Mr Skidmore said he believed industry angst about the Part 61 regulations resulted from a combination of poor communication and the rules themselves.

“I’m quite prepared to say that we haven’t implemented this as well as we should have but there’s work that we have to do there … to correct that,’’ he said.

The regulator has so far issued 10,600 new Part 61 licences, seen as a high take-up despite a tran­sition period running until September 2018.

But there remains industry anxiety about the rules, associated material such as the Manual of Standards and the way the transition had been handled by CASA.

Mr Skidmore took the unusual step last month of writing to all ­pilots about Part 61 seeking feedback on the rules.

The letter said CASA had made adjustments to the way some aspects of the new rules were being implemented, as well as to the regulatory requirements, after a forum involving representatives of the aviation community in December.

It said many of the issues related to transition arrangements for the new rules and changes made by way of instruments and exemptions would ultimately be incorporated into revised rules.

“While consultation takes place as rules are being developed, inevitably there are issues or unintended consequences that need to be addressed,’’ the letter said.

“We need feedback from individuals about what is working well and what is not.’’

Initial feedback looked at ­issues ranging from ratings and endorsements, the licence format, the need for air transport pilots ­licence flight tests and confusion about the transition for private pilot’s licence.

Officials said the dozen emails received by Tuesday were constructive and dealing with the ­issues. In a phone hook-up with reporters this week, Mr Skidmore said how long it took to address the Part 61 issues would depend on the feedback he received from the letter.

He said this included making sure CASA staff were educated about the changes so that they clearly understood what the authority was attempting to achieve with Part 61.

Asked about criticism of CASA’s failure to respond to industry warnings before the changes were implemented, he noted this had occurred before he was appointed. “I can’t correct the past,’’ he said. “All I can do is try and correct the future and learn from it and hopefully make sure we don’t do it again.

“But at the same time what I’m trying to do now is … get the information — here’s my letter to ­people to say tell us what you think is not right and let us have a look at it and try to correct it.’’

On lessons learned from the experience, he believed the authority should be comparing the implementation of Part 61 with other changes and looking at whether more upfront work was needed in areas such as staff training or whether there should have been testing in pilot programs.

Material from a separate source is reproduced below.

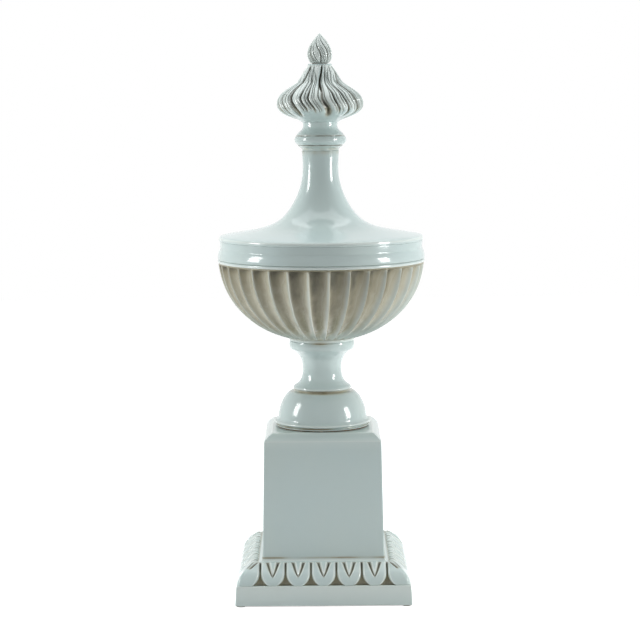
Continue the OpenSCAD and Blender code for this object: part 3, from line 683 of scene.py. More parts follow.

He had also been driving consistency in the authority’s approach to the aviation community to minimise confusion and ensure staff were providing “good relevant and consistent information’’.

But he agreed it was sometimes difficult for the industry to accept change.

“Change is difficult for people, there’s no doubt about it,’’ he said. “But to me change is inevitable at the same time; if you don’t change you’re not evolving so you’re not going forward. We need to look at ways we can improve and do things better and I’m looking internally at CASA at how we can improve and do things better.’’

Mr Skidmore also revealed he was looking at reinvigorating the Standards Consultative Council as one way of improving the regulatory process.

“I also want to engage with the industry, with the aviation community, to understand and have good discussion regards regs into the future — what do we need to establish how best we can achieve that,’’ he said

On the lack of trust between the aviation community and CASA, Mr Skidmore said it would take time to rebuild trust, but he was hoping the parties could work together to achieve that.

“It’s cultural change both on my side for CASA and externally for the community to understand or to trust us,’’ he said. “Cultural change takes five to seven years.’’

He vowed to try “as hard as I bloody well can’’ to achieve the change in his first term, and noted it was often the case that signs started appearing in a year or two.

“That’s nice when you can see that starting to happen, so I’ll be looking for that and I know you guys will judge me on it,’’ he said.